Thursday, February 21, 2013
A beer commercial in the early 90s featured a visual reference to this fictitious “team.”
At about the same time DH & I were planning a cruise and I went shopping for a new bathing suit. Unlike the cartoon character Cathy, this was never a horrible experience for me. I had a flat stomach, a waist and with the super construction and discreet padding of the fashion industry I could even simulate cleavage. Well, I did have that other ‘ass’et, but I figured that it would spend most of its time hidden in the deck chair. So, I chose a tasteful “bikini.” DH approved with “uh, yeah, you look fine.”
Once onboard I put on my new suit and my cover-up and off I went to get some sun.

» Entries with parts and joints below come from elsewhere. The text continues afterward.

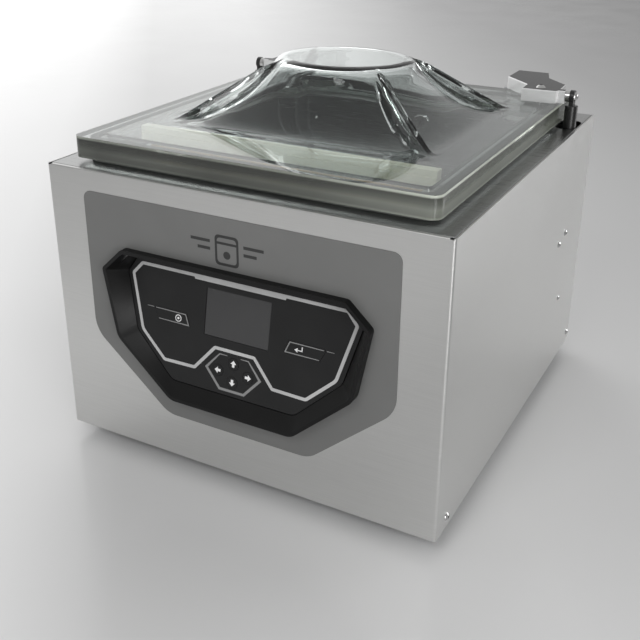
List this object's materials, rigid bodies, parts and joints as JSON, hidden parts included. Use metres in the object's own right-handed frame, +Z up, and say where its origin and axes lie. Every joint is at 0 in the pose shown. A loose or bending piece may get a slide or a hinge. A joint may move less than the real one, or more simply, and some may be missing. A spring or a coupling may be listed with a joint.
{
  "type": "vacuum packing machine",
  "caption": "Tabletop chamber vacuum packing machine: steel casing, tilted control panel, clear domed lid on gas springs, seal bar, pump inside.",
  "frame": {"origin": "middle of the machine's underside, at the level of the feet's soles", "axes": "+Z up, -Y out of the control panel, +X to the right seen from the front"},
  "size_m": [0.404, 0.454, 0.3741],
  "materials": {
    "stainless_wrap": "fine satin stainless sheet",
    "stainless_deck": "satin stainless sheet",
    "stainless_tub": "satin stainless sheet",
    "galvanised": "plain steel sheet",
    "zinc_screws": "bright plated",
    "clear_acrylic": "clear polished acrylic",
    "gasket_silicone": "dark silicone",
    "cream_silicone": "cream silicone",
    "chromed_hinge": "polished",
    "black_enamel": "satin black",
    "steel_rod": "ground and plated",
    "decal_grey": "dark grey printed film",
    "black_moulding": "fine satin moulded plastic",
    "membrane_black": "satin film",
    "silver_print": "silver grey print",
    "display_glass": "glossy dark window",
    "circuit_green": "solder mask",
    "bar_aluminium": "extruded and anodised",
    "seal_tape_tan": "coated glass-cloth tape",
    "wire_nickel": "flat resistance wire",
    "foot_rubber": "matte black rubber",
    "pump_iron": "painted casting",
    "motor_paint": "satin paint",
    "core_steel": "laminated steel",
    "hose_rubber": "reinforced hose",
    "sight_glass": "clear plastic over oil",
    "brass_valve": "machined brass"
  },
  "bodies": {
    "root": {"base_plate": "galvanised", "casing_screws": "zinc_screws", "casing_wrap": "stainless_wrap", "chamber_tub": "stainless_tub", "control_bezel": "black_moulding", "control_board": "circuit_green", "control_panel": "membrane_black", "decal_plate": "decal_grey", "deck_plate": "stainless_deck", "display_module": "black_moulding", "display_window": "display_glass", "foot_screws": "zinc_screws", "gas_spring_brackets": "galvanised", "gas_spring_lower_studs": "zinc_screws", "hinge_bracket_left": "galvanised", "hinge_bracket_right": "galvanised", "hinge_bracket_screws": "zinc_screws", "hinge_pins": "steel_rod", "lid_switch": "black_moulding", "lift_cylinders": "bar_aluminium", "oil_filler_cap": "black_moulding", "oil_filter": "pump_iron", "oil_sight_glass": "sight_glass", "panel_trim": "silver_print", "power_board": "circuit_green", "power_inlet": "black_moulding", "pump_body": "pump_iron", "pump_frame": "galvanised", "pump_motor": "motor_paint", "pump_mounts": "foot_rubber", "rear_panel": "stainless_wrap", "rubber_feet": "foot_rubber", "solenoid_valve": "brass_valve", "suction_port": "zinc_screws", "switch_housing": "black_moulding", "transformer": "core_steel", "vacuum_hose": "hose_rubber"},
    "lid": {"lid_shell": "clear_acrylic", "lid_gasket": "gasket_silicone", "counter_bar": "cream_silicone", "hinge_block_left": "chromed_hinge", "hinge_block_right": "chromed_hinge", "hinge_block_screws": "zinc_screws"},
    "seal_bar": {"seal_bar_body": "bar_aluminium", "heating_wire": "wire_nickel", "seal_tape": "seal_tape_tan", "lift_rods": "steel_rod"},
    "gas_rod_left": {"gas_spring_rod_left": "steel_rod"},
    "gas_rod_right": {"gas_spring_rod_right": "steel_rod"},
    "gas_tube_left": {"gas_spring_tube_left": "black_enamel", "gas_spring_stud_left": "zinc_screws"},
    "gas_tube_right": {"gas_spring_tube_right": "black_enamel", "gas_spring_stud_right": "zinc_screws"},
    "rocker": {"switch_rocker": "black_moulding"},
    "key_stop": {"key_stop": "membrane_black"},
    "key_enter": {"key_enter": "membrane_black"},
    "key_up": {"key_up": "membrane_black"},
    "key_down": {"key_down": "membrane_black"},
    "key_left": {"key_left": "membrane_black"},
    "key_right": {"key_right": "membrane_black"}
  },
  "joints": [
    {"name": "lid_hinge", "type": "hinge", "parent": "root", "child": "lid", "pos_m": [0, 0.203, 0.3071], "axis": [-1, 0, 0], "range_deg": [0, 45]},
    {"name": "seal_bar_lift", "type": "slide", "parent": "root", "child": "seal_bar", "axis": [0, 0, 1], "range_m": [0, 0.0105]},
    {"name": "power_rocker", "type": "hinge", "parent": "root", "child": "rocker", "pos_m": [-0.14, 0.212, 0.106], "axis": [-1, 0, 0], "range_deg": [0, 18]},
    {"name": "gas_spring_swing_left", "type": "hinge", "parent": "root", "child": "gas_rod_left", "pos_m": [-0.1897, 0.14, 0.1002], "axis": [-1, 0, 0], "range_deg": [0, 6.24]},
    {"name": "gas_spring_extend_left", "type": "slide", "parent": "gas_rod_left", "child": "gas_tube_left", "axis": [0, 0.0311, 0.9995], "range_m": [0, 0.03694]},
    {"name": "gas_spring_swing_right", "type": "hinge", "parent": "root", "child": "gas_rod_right", "pos_m": [0.1897, 0.14, 0.1002], "axis": [-1, 0, 0], "range_deg": [0, 6.24]},
    {"name": "gas_spring_extend_right", "type": "slide", "parent": "gas_rod_right", "child": "gas_tube_right", "axis": [0, 0.0311, 0.9995], "range_m": [0, 0.03694]},
    {"name": "press_stop", "type": "slide", "parent": "root", "child": "key_stop", "axis": [0, 0.9818, -0.19], "range_m": [0, 0.0005], "stiffness_N_per_m": 600, "springref_m": -0.0005},
    {"name": "press_enter", "type": "slide", "parent": "root", "child": "key_enter", "axis": [0, 0.9818, -0.19], "range_m": [0, 0.0005], "stiffness_N_per_m": 600, "springref_m": -0.0005},
    {"name": "press_up", "type": "slide", "parent": "root", "child": "key_up", "axis": [0, 0.9818, -0.19], "range_m": [0, 0.0005], "stiffness_N_per_m": 600, "springref_m": -0.0005},
    {"name": "press_down", "type": "slide", "parent": "root", "child": "key_down", "axis": [0, 0.9818, -0.19], "range_m": [0, 0.0005], "stiffness_N_per_m": 600, "springref_m": -0.0005},
    {"name": "press_left", "type": "slide", "parent": "root", "child": "key_left", "axis": [0, 0.9818, -0.19], "range_m": [0, 0.0005], "stiffness_N_per_m": 600, "springref_m": -0.0005},
    {"name": "press_right", "type": "slide", "parent": "root", "child": "key_right", "axis": [0, 0.9818, -0.19], "range_m": [0, 0.0005], "stiffness_N_per_m": 600, "springref_m": -0.0005}
  ],
  "couplings": [
    {"joint": "gas_spring_swing_left", "follows": "lid_hinge", "ratio": 0.1364},
    {"joint": "gas_spring_extend_left", "follows": "lid_hinge", "m_per_rad": 0.046782},
    {"joint": "gas_spring_swing_right", "follows": "lid_hinge", "ratio": 0.1364},
    {"joint": "gas_spring_extend_right", "follows": "lid_hinge", "m_per_rad": 0.046782}
  ]
}
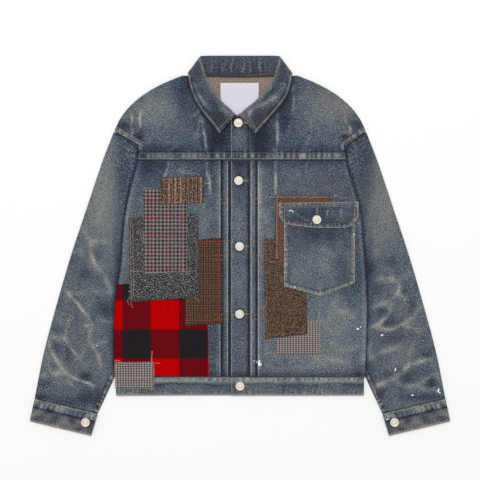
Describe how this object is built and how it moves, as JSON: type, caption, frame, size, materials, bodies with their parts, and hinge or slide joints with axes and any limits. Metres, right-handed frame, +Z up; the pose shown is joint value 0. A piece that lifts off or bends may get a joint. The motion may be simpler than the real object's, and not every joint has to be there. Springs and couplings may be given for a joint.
{
  "type": "patched denim jacket laid flat",
  "caption": "Denim work jacket laid flat and buttoned, with woollen patches on its fronts, a flapped chest pocket, pleats, a rolled collar and buttoned cuffs.",
  "frame": {"origin": "on the surface that the jacket lies on, under the middle of its outline", "axes": "+X towards the wearer's left cuff, +Y towards the collar, +Z up, away from the surface"},
  "size_m": [0.882, 0.7966, 0.0131],
  "materials": {
    "denim": "washed indigo twill, worn pale on the seams and shoulders, orange-brown stitching",
    "wool_red": "brushed red and black plaid wool",
    "wool_grey": "charcoal tweed with pale flecks",
    "wool_brown": "brown tweeds: checked, striped and herringbone",
    "wool_check": "small checks in white, navy, red and brown",
    "button": "cream-gold rimmed shank button with a paler centre",
    "label": "plain pale woven label, left bare"
  },
  "bodies": {
    "root": {"back": "denim", "front_right": "denim", "front_left": "denim", "yoke_right": "denim", "yoke_left": "denim", "waistband": "denim", "sleeve_right": "denim", "sleeve_left": "denim", "cuff_right": "denim", "cuff_left": "denim", "collar": "denim", "label": "label", "pocket": "denim", "pocket_flap": "denim", "patch_red_plaid": "wool_red", "patch_glen_check": "wool_brown", "patch_charcoal": "wool_grey", "patch_grey_check": "wool_check", "patch_brown_stripe": "wool_brown", "patch_chest_check": "wool_check", "patch_dark_brown": "wool_brown", "patch_rust": "wool_brown", "patch_hem_check": "wool_check", "button_neck": "button", "button_chest": "button", "button_middle": "button", "button_lower": "button", "button_waist": "button", "button_pocket": "button", "button_cuff_right": "button", "button_cuff_left": "button"}
  },
  "joints": []
}
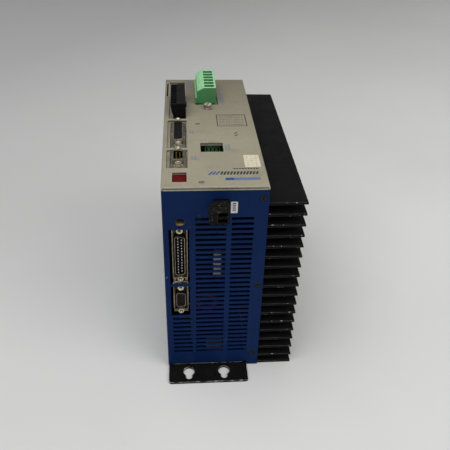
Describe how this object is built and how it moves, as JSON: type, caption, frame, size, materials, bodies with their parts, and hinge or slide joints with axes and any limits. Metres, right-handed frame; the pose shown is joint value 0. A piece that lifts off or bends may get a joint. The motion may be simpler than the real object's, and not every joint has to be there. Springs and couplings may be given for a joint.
{
  "type": "servo drive",
  "caption": "Panel-mounted servo drive: folded blue cover with vent slots, beige front panel, black finned heat sink, keyhole flange, D connectors and pluggable screw terminals.",
  "frame": {"origin": "middle of the drive's footprint on the mounting plane, at the bottom of its bounding box", "axes": "+Z out of the front panel, away from the mounting plane; -Y towards the end with the keyholes, which is the top end when the drive hangs in a cabinet; +X towards the heat sink's fins"},
  "size_m": [0.1104, 0.2606, 0.2027],
  "materials": {
    "sink_black": "black anodised, satin",
    "cover_blue": "dark blue powder coat",
    "panel_beige": "warm grey paint, satin",
    "bare_aluminium": "mill finish",
    "plate_black": "black paint, satin",
    "zinc_yellow": "yellow passivated zinc",
    "tin_plate": "tin plate",
    "screw_steel": "nickel plated",
    "screw_black": "blackened",
    "black_plastic": "moulded, fine texture",
    "green_plastic": "moulded, satin",
    "red_filter": "clear red, glossy",
    "circuit_board": "solder mask",
    "grey_ceramic": "unglazed",
    "copper": "enamelled copper wire",
    "can_sleeve": "shrink sleeve",
    "olive_film": "varnished"
  },
  "bodies": {
    "chassis": {"heat_sink": "sink_black", "chassis_cover": "cover_blue", "cover_screw_near_1": "screw_black", "cover_screw_far_1": "screw_black", "cover_screw_near_2": "screw_black", "cover_screw_far_2": "screw_black", "cover_screw_near_3": "screw_black", "cover_screw_far_3": "screw_black", "mounting_plate": "plate_black", "front_panel": "panel_beige", "connector_shelf": "bare_aluminium", "panel_screw_1": "panel_beige", "panel_screw_2": "panel_beige", "panel_screw_3": "panel_beige", "earth_screw": "screw_steel", "feedback_shell": "tin_plate", "feedback_insulator": "black_plastic", "feedback_jackscrew_1": "tin_plate", "feedback_jackscrew_2": "tin_plate", "encoder_shell": "tin_plate", "encoder_insulator": "black_plastic", "encoder_jackscrew_1": "tin_plate", "encoder_jackscrew_2": "tin_plate", "io_shell": "tin_plate", "io_insulator": "black_plastic", "io_jackscrew_1": "tin_plate", "io_jackscrew_2": "tin_plate", "serial_shell": "tin_plate", "serial_insulator": "black_plastic", "serial_jackscrew_1": "tin_plate", "serial_jackscrew_2": "tin_plate", "connector_bracket": "zinc_yellow", "power_header": "green_plastic", "logic_header": "black_plastic", "brake_header": "black_plastic", "option_header": "green_plastic", "display_filter": "red_filter", "display_module": "black_plastic", "control_board": "circuit_board", "power_board": "circuit_board", "power_module": "black_plastic", "bus_capacitor_1": "can_sleeve", "bus_capacitor_2": "can_sleeve", "bus_capacitor_3": "can_sleeve", "transformer": "olive_film", "choke_coil": "copper", "ballast_resistor": "grey_ceramic", "film_capacitor": "olive_film", "relay": "black_plastic"},
    "power_plug": {"power_plug": "green_plastic"},
    "logic_plug": {"logic_plug": "black_plastic"},
    "brake_plug": {"brake_plug": "black_plastic"},
    "power_clamp_screw_1": {"power_clamp_screw_1": "screw_steel"},
    "power_clamp_screw_2": {"power_clamp_screw_2": "screw_steel"},
    "power_clamp_screw_3": {"power_clamp_screw_3": "screw_steel"},
    "power_clamp_screw_4": {"power_clamp_screw_4": "screw_steel"},
    "power_clamp_screw_5": {"power_clamp_screw_5": "screw_steel"},
    "power_clamp_screw_6": {"power_clamp_screw_6": "screw_steel"},
    "brake_clamp_screw_1": {"brake_clamp_screw_1": "screw_steel"},
    "brake_clamp_screw_2": {"brake_clamp_screw_2": "screw_steel"}
  },
  "joints": [
    {"name": "power_plug_pull", "type": "slide", "parent": "chassis", "child": "power_plug", "axis": [0, 0, 1], "range_m": [0, 0.02]},
    {"name": "logic_plug_pull", "type": "slide", "parent": "chassis", "child": "logic_plug", "axis": [0, 0, 1], "range_m": [0, 0.02]},
    {"name": "brake_plug_pull", "type": "slide", "parent": "chassis", "child": "brake_plug", "axis": [0, -1, 0], "range_m": [0, 0.02]},
    {"name": "power_clamp_turn_1", "type": "hinge", "parent": "power_plug", "child": "power_clamp_screw_1", "pos_m": [-0.0238, 0.05115, 0.1964], "axis": [-1, 0, 0], "range_deg": [0, 1530]},
    {"name": "power_clamp_turn_2", "type": "hinge", "parent": "power_plug", "child": "power_clamp_screw_2", "pos_m": [-0.0238, 0.05877, 0.1964], "axis": [-1, 0, 0], "range_deg": [0, 1530]},
    {"name": "power_clamp_turn_3", "type": "hinge", "parent": "power_plug", "child": "power_clamp_screw_3", "pos_m": [-0.0238, 0.06639, 0.1964], "axis": [-1, 0, 0], "range_deg": [0, 1530]},
    {"name": "power_clamp_turn_4", "type": "hinge", "parent": "power_plug", "child": "power_clamp_screw_4", "pos_m": [-0.0238, 0.07401, 0.1964], "axis": [-1, 0, 0], "range_deg": [0, 1530]},
    {"name": "power_clamp_turn_5", "type": "hinge", "parent": "power_plug", "child": "power_clamp_screw_5", "pos_m": [-0.0238, 0.08163, 0.1964], "axis": [-1, 0, 0], "range_deg": [0, 1530]},
    {"name": "power_clamp_turn_6", "type": "hinge", "parent": "power_plug", "child": "power_clamp_screw_6", "pos_m": [-0.0238, 0.08925, 0.1964], "axis": [-1, 0, 0], "range_deg": [0, 1530]},
    {"name": "brake_clamp_turn_1", "type": "hinge", "parent": "brake_plug", "child": "brake_clamp_screw_1", "pos_m": [-0.0202, -0.1229, 0.16821], "axis": [-1, 0, 0], "range_deg": [0, 1530]},
    {"name": "brake_clamp_turn_2", "type": "hinge", "parent": "brake_plug", "child": "brake_clamp_screw_2", "pos_m": [-0.0202, -0.1229, 0.17329], "axis": [-1, 0, 0], "range_deg": [0, 1530]}
  ]
}
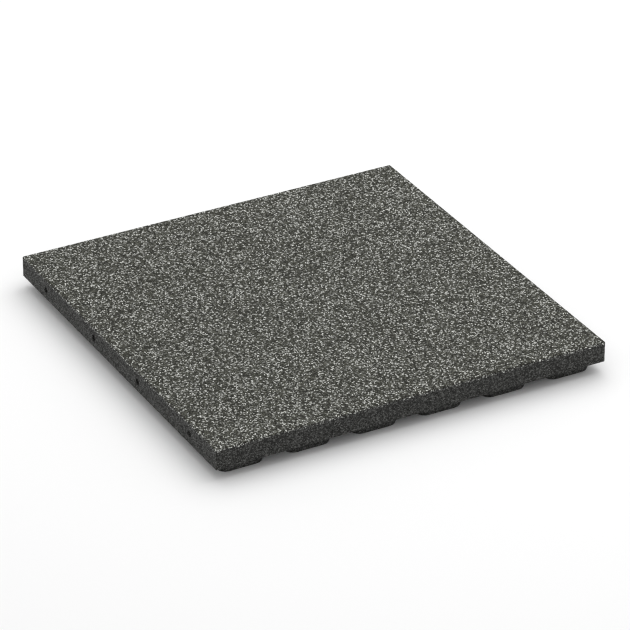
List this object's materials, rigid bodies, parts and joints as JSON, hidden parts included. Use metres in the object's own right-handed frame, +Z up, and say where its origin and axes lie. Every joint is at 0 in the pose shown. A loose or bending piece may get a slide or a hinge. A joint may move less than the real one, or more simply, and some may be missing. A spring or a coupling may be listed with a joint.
{
  "type": "rubber granule patio tile",
  "caption": "Square patio tile of bonded rubber granules on tapered drainage feet, with blind dowel holes in two opposite sides.",
  "frame": {"origin": "centre of the square that the feet stand on, at floor level", "axes": "+Z up out of the walked-on face, +X towards the right side, +Y towards the back; the dowel holes are in the sides at -X and +X"},
  "size_m": [0.5, 0.5, 0.04],
  "materials": {
    "bonded_rubber_granules": "matt, pressed granules, dark grey with light grey specks in the walked-on face"
  },
  "bodies": {
    "root": {"tile": "bonded_rubber_granules"}
  },
  "joints": []
}
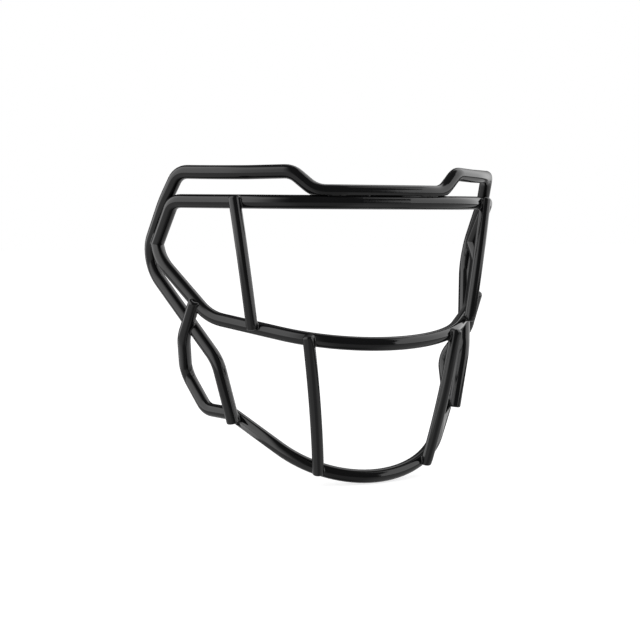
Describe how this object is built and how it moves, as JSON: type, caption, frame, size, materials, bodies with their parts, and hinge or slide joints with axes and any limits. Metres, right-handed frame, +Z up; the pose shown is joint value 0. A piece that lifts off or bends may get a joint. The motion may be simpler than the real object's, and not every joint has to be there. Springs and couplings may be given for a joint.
{
  "type": "football helmet facemask",
  "caption": "Welded wire facemask for a football helmet: bent rods with a dipped brow, open eye field, upright posts, side loops and a deep chin bar, under a gloss black coat.",
  "frame": {"origin": "middle of the brow bar, on its centre line", "axes": "+X towards the wearer's left, -Y out of the front of the mask, +Z up as worn"},
  "size_m": [0.2088, 0.1027, 0.1681],
  "materials": {
    "rod_coat": "gloss",
    "weld_coat": "gloss"
  },
  "bodies": {
    "root": {"brow_bar": "rod_coat", "middle_bar": "rod_coat", "top_rail": "rod_coat", "jaw_bar": "rod_coat", "eye_post_left": "rod_coat", "eye_post_right": "rod_coat", "mouth_post_left": "rod_coat", "mouth_post_right": "rod_coat", "dip_weld_left": "weld_coat", "dip_weld_right": "weld_coat", "apex_weld_left": "weld_coat", "apex_weld_right": "weld_coat", "jaw_end_weld_left": "weld_coat", "jaw_end_weld_right": "weld_coat", "jaw_crossing_weld_left": "weld_coat", "jaw_crossing_weld_right": "weld_coat", "foot_weld_left": "weld_coat", "foot_weld_right": "weld_coat", "eye_post_top_weld_left": "weld_coat", "eye_post_top_weld_right": "weld_coat", "eye_post_foot_weld_left": "weld_coat", "eye_post_foot_weld_right": "weld_coat", "mouth_post_top_weld_left": "weld_coat", "mouth_post_top_weld_right": "weld_coat", "mouth_post_foot_weld_left": "weld_coat", "mouth_post_foot_weld_right": "weld_coat"}
  },
  "joints": []
}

I plopped myself down in a lounge chair and suddenly noticed that I was surrounded by clones of the Swedish Bikini Team. They were tall and blonde and buxom and there were a whole bunch of them. Oh dear, I looked much better by myself in the dressing room.
What to do? Perhaps I should wear my cover-up?
Maybe, change to a different suit?
No, there was another option. One deck up I discovered a whole bunch of ladies, my age and even older, all in their own 2 piece suits. They were talking and playing cards.
Now this is where I belonged. Attitude is affected by whom you hang out with.
I don’t mean this to be taken as an excuse not to improve oneself. Eventually, I got serious and dropped the weight. However, I won’t chase perfection or the media’s vision of perfection either.